This year, Cinema One Originals, ABS-CBN’s leading cable channel’s well-received annual independent film festival, continues its vision of hosting bold, new ideas from the independent scene to a mainstream audience. Since its inception in 2005, the festival has aimed to give a platform to veteran and upcoming Filipino filmmakers with unorthodox concepts rarely seen or explored in the big screen.
The festival has seen the birth of important Filipino films like Sigried Barros-Sanchez’ Ang Anak ni Brocka, Dennis Marasigan’s Sa North Diversion Road, Jerrold Tarog’s Confessional, Sigried Andrea Bernardo’s Lorna, Eduardo Dayao’s Violator, Antoinette Jadaone’s Six Degrees of Separation from Lilia Cuntapay and That Thing Called Tadhana, and Dan Villegas’ Changing Partners.

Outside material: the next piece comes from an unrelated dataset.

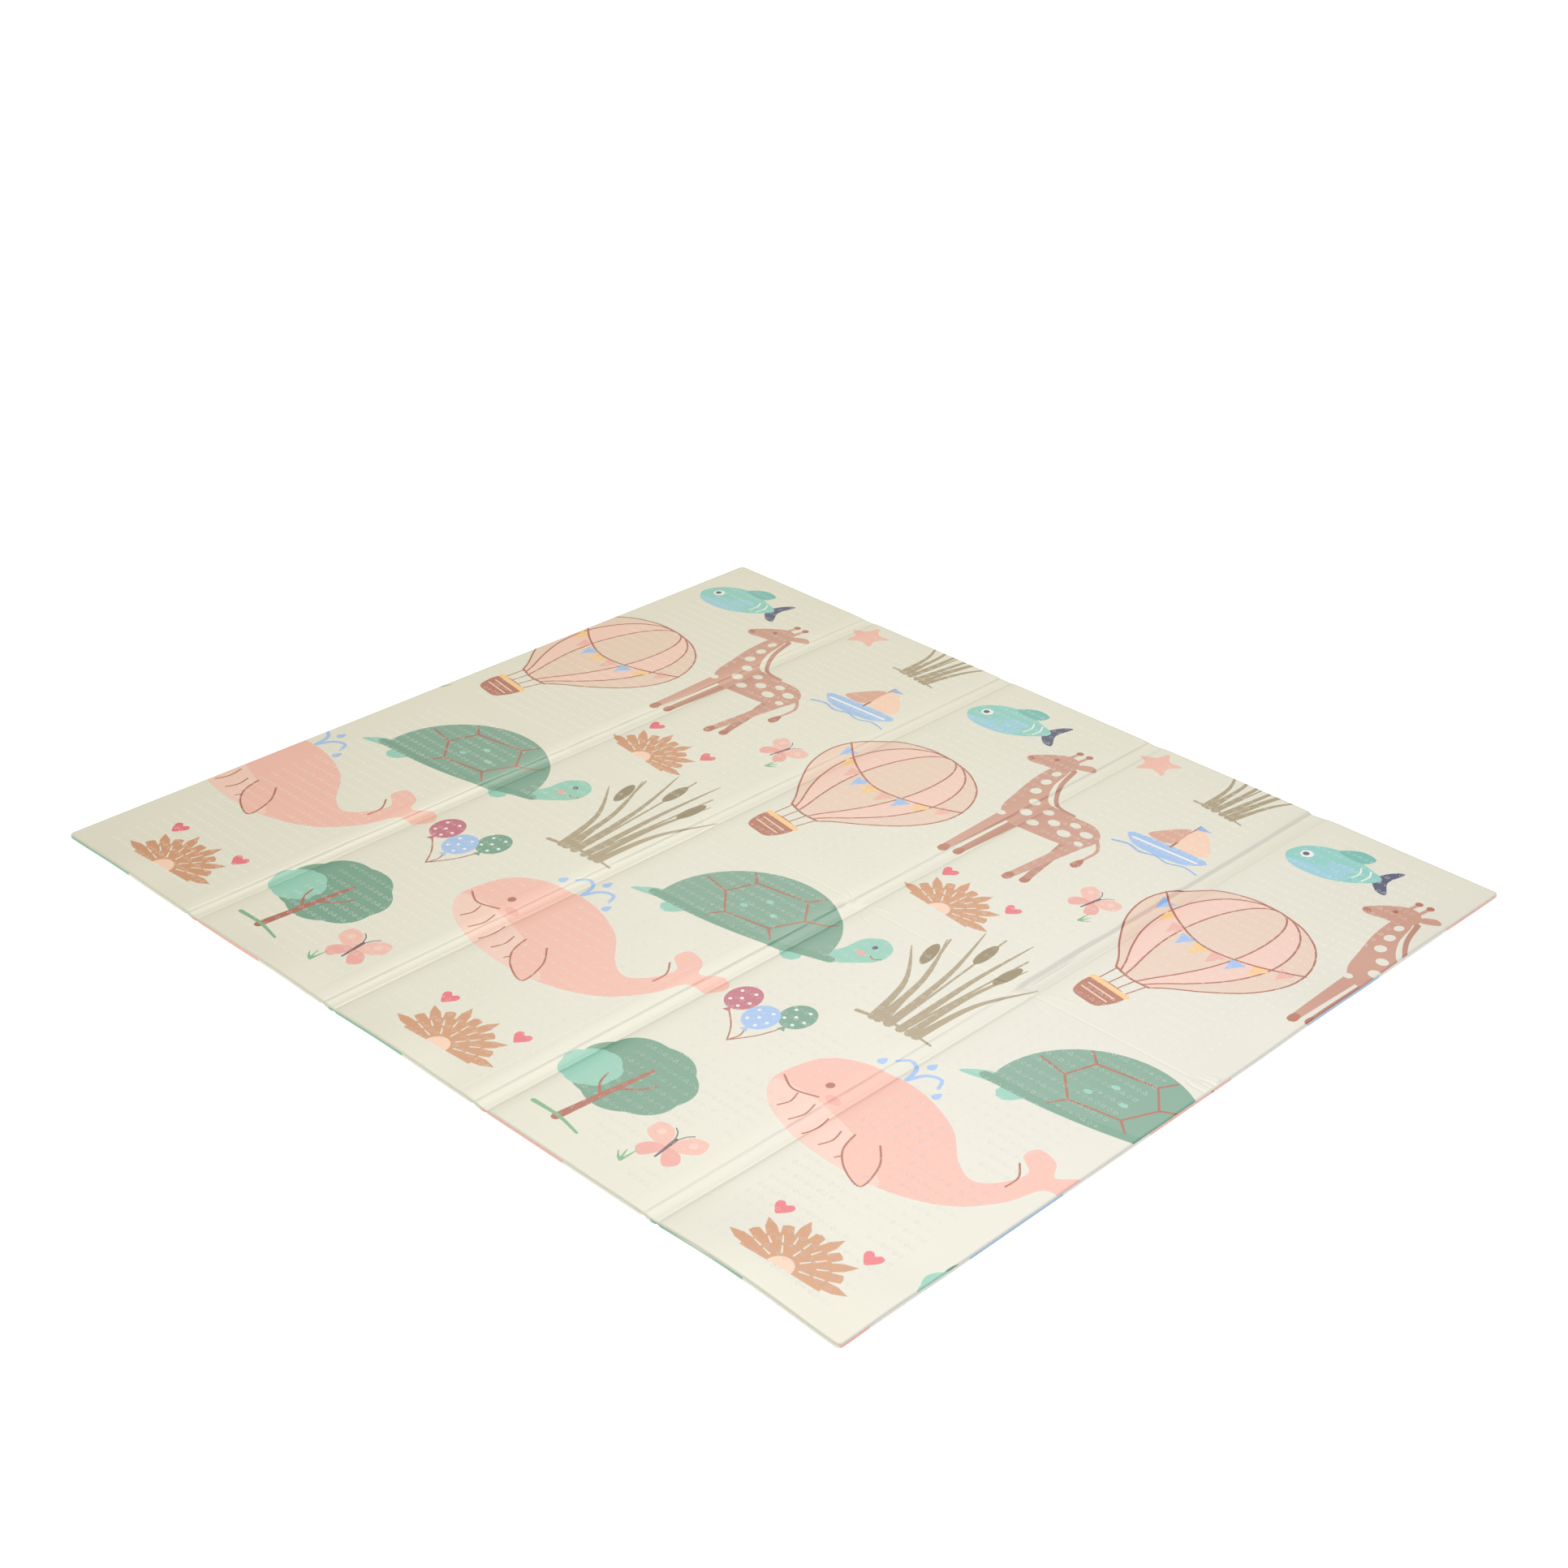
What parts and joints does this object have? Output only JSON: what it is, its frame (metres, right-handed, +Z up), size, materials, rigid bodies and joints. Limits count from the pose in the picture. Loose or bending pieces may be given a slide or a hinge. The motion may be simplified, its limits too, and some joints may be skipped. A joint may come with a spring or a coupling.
{
  "type": "foldable foam floor mat",
  "caption": "Foldable foam floor mat lying flat, with wide panels between paired fold grooves pressed from below, a middle fold across them and a rounded rim.",
  "frame": {"origin": "middle of the mat's footprint, on the floor it lies on", "axes": "+X along the longer side, across the fold bands; +Y along the shorter side; +Z up, out of the printed top film"},
  "size_m": [2, 1.7999, 0.016],
  "materials": {
    "film": "printed and embossed satin film over closed-cell foam"
  },
  "bodies": {
    "root": {"mat": "film"}
  },
  "joints": []
}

In its 14th -year exhibition, the chosen films in this year’s festival zoom in on what it takes to be human—flawed yet still remarkable. Each selected entry is described to create a dialogue on the very fabric that permeates through every viewer’s humanity—the perfection in its imperfection—true to its tagline, “I am Original.”
Tony Labrusca plays the role of Badger, an ambitious male gymnast with a dark past.
This year saw the sophomore offering of filmmaker Joseph Abello in the dark thriller, drama, Double Twisting, Double Back. The film interestingly captures unchartered territories onscreen, by giving due focus to the inner workings of a national athlete in gymnastics.
Gerald Zion, more known as Badger (played by Tony Labrusca) dreams of making a comeback in the world of gymnastics and penetrating the national team once again in hopes of competing for the Olympics. This could only be done by him leaving a comfortable life of commissions and looming promotion as a quota-hitting salesman. Then there’s Wasi (played by Joem Bascon), a wise, obnoxious man with an unapologetic thirst for money and women.
Joem Bascon plays the personification of the lead’s inner demons in his best performance yet.
On paper, the film’s premise offered an unabashed depiction of the physicality and emotional push-and-pull when one attempts to make it into this field, which somehow displaces Wasi’s character in the narrative. And yet, midway through the establishment of both characters, Abello boldly reveals that the seemingly disparate characters, as they were introduced in the first few frames of the film, are actually one and the same. This interesting move tremendously shifted the narrative—transcending from its physical, sports film tropes into a high-octane psychological dissection of Badger—a troubled young man battling with split personalities.
“Double twisting double back” in artistic gymnastics parlance refers to a complicated routine among athletes. But the film maximizes this as a symbolic representation of the ups and downs of Badger’s battle with his inner demons—slowly unearthing his troubled past resulting into his current broken state.
From efforts of outsmarting his sex-starved alter-ego in the beginning, Badger ultimately gets lured into the idea of living in harmony with his deranged “person” and reconciling their contradicting beliefs and difference of views but this only got him deeper into madness, with one of them trying to claw out and gain control over the other.
Male gymnastics, psychological disorders, and even obsession to sex are rare touchpoints in local filmmaking and yet, Abello churned a gripping depiction of all these into a rousing hour-and-a-half-long film. Faulty and stretched scenes in the latter part of the storyline, particularly the numerous depictions of Wasi’s unquenchable thirst for sex could have been established a little less jarringly and non-repeatedly but is forgivable, no small thanks to the interesting use of colors and music and its minimal but effective roster of actors.
Young newcomer Labrusca, in his second outing, shows verve, promise and depth. Labrusca embodies the meek and ambitious dreamer struggling to emerge victorious from his dark side and succeeds in doing so by portraying this journey to darkness. Taking on this role only amplifies his celebrity and maturity as an artist. In many aspects, including his apparent gymnastics roots, the role is perfectly crafted for Labrusca. Bascon, on the other hand, gives his best performance yet with his subtle yet impactful portrayal of the personification of Badger’s inner demons and the frailties of his humanity, buried in the deep recesses of his brain.
Double Twisting Double Back, of course, could easily be likened to foreign counterparts, Black Swan by Darren Aronofsky and even Fight Club by David Fincher, but it stands on its own by its bold choices and is easily one of the biggest films to come out from this year’s festival.